ComCiência - O senhor acredita que em novembro o governo conseguirá apresentar um projeto fechado para a reforma universitária?
Cardoso - Eu acredito que sim, até porque ele se comprometeu e parece que vai cumprir. Agora, acho também que, nesses meses que restam, a comunidade universitária precisa se envolver mais com esse debate porque, caso contrário, muita coisa problemática pode passar, até mesmo por inadvertência. Algumas questões importantes estão sendo pouco discutidas, como a proposta dos ciclos básicos, da licenciatura curta, da quebra da estrutura departamental, das formas de financiamento das pesquisas e da democratização interna das universidades.

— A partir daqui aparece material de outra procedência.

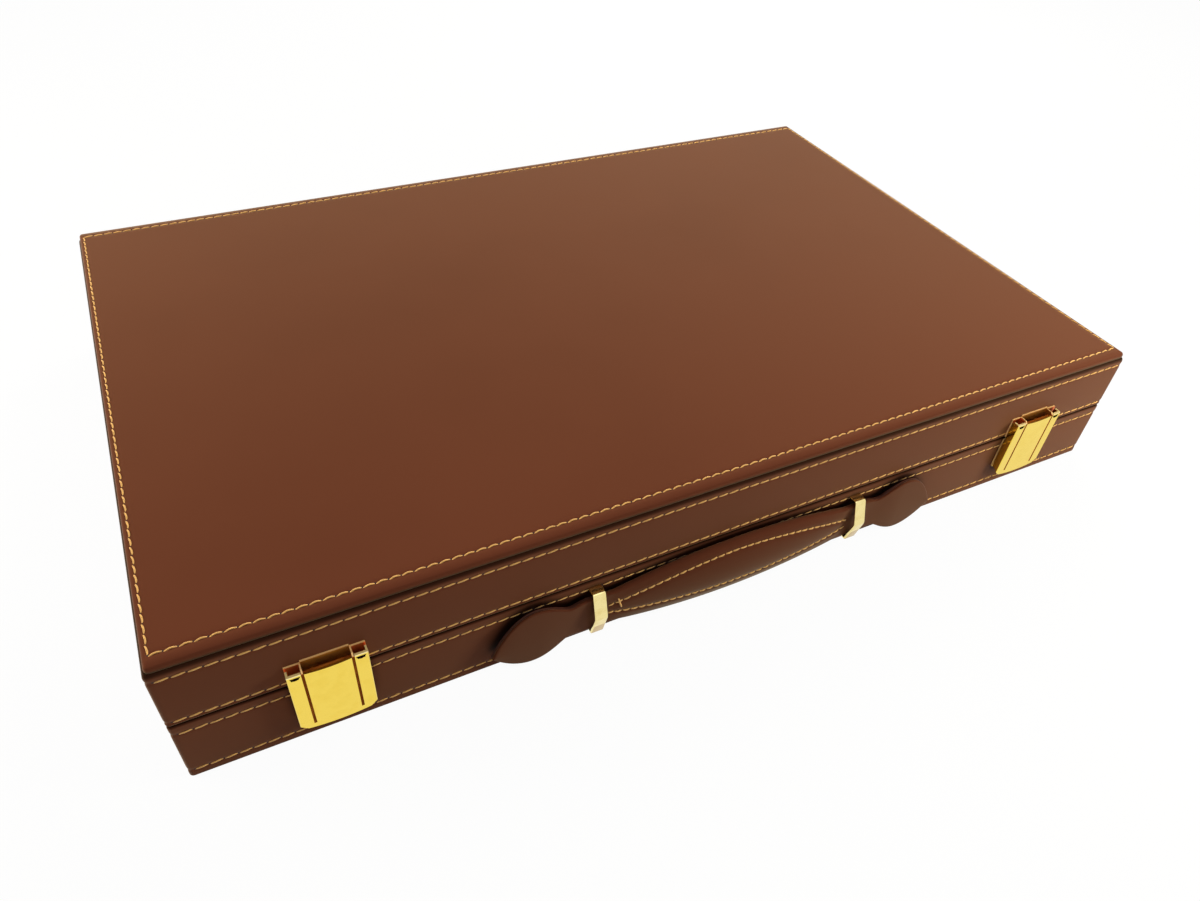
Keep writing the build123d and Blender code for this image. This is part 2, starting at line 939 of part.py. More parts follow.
def handle():
    for name, side in (("left", -1), ("right", 1)):
        save(handle_tab(side), f"{name}_handle_tab")
        save(tab_facing(side), f"{name}_tab_facing")
        ends = sorted((side * link_inner, side * tab_inner))
        save(strap_piece(*ends), f"{name}_strap_link")
        save(handle_loop(side * loop_centre), f"{name}_handle_loop")
    save(strap_piece(-link_inner, link_inner), "grip_strap")
    save(grip_pad(), "grip_pad")


def hinges():
    save(hinge_leaves(False), "hinge_lower_leaves")
    save(hinge_leaves(True), "hinge_upper_leaves")
    save(hinge_pins(), "hinge_pins")
    save(group(screw(), screw_spots(False)), "hinge_lower_screws")
    save(group(screw(), screw_spots(True)), "hinge_upper_screws")


def main():
    os.makedirs("parts", exist_ok=True)
    base_shell()
    lid_shell()
    base_interior()
    lid_interior()
    playing_pieces()
    hinges()
    latches()
    handle()


main()
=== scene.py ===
# Looks of a closed leather backgammon case: skins, stitching, handle, latches and the board inside.
import math

import bmesh
import bpy
from mathutils import Matrix, Vector


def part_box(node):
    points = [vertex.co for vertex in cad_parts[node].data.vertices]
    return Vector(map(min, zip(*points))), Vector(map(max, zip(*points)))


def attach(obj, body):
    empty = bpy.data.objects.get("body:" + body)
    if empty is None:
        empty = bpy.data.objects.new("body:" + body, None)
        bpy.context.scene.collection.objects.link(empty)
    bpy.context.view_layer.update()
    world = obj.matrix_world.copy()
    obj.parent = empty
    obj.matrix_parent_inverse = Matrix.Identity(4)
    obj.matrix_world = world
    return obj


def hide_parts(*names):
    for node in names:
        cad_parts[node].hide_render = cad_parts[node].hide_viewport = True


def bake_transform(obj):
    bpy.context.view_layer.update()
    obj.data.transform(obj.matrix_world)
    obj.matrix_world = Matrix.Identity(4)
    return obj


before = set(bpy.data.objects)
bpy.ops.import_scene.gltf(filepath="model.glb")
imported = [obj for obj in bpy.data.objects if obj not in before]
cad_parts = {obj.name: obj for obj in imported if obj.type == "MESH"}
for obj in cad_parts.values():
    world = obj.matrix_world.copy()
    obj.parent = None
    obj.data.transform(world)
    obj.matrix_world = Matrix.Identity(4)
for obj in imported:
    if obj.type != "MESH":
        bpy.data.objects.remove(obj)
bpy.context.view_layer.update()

mm = 0.001
scene = bpy.context.scene


def mmBox(node):  # a node's corners in millimetres
    low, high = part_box(node)
    return low / mm, high / mm


baseLow, baseHigh = mmBox("base_wall_leather")
lidLow, lidHigh = mmBox("lid_wall_leather")
panelLow, panelHigh = mmBox("lid_top_leather")
leverLow, leverHigh = mmBox("right_latch_lever")
halfLength = baseHigh.x
halfDepth = -baseLow.y
frontY = baseLow.y
seamHeight = (baseHigh.z + lidLow.z) / 2  # where the two halves meet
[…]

Não basta discutir financiamento e aumento de vagas, não obstante a suma importância destas questões. Eu acredito que é preciso fazer a reforma, que é preciso ao menos indicar uma nova direção para as nossas universidades. Mas penso também que essa correção de rumos vai demorar a ser assimilada e a realmente fazer efeito; o que é normal. Porém, essa reforma será tão boa quanto nós conseguirmos fazê-la, porque ela não é apenas de responsabilidade do governo, muito pelo contrário. Ele, de toda maneira, está tentando dialogar.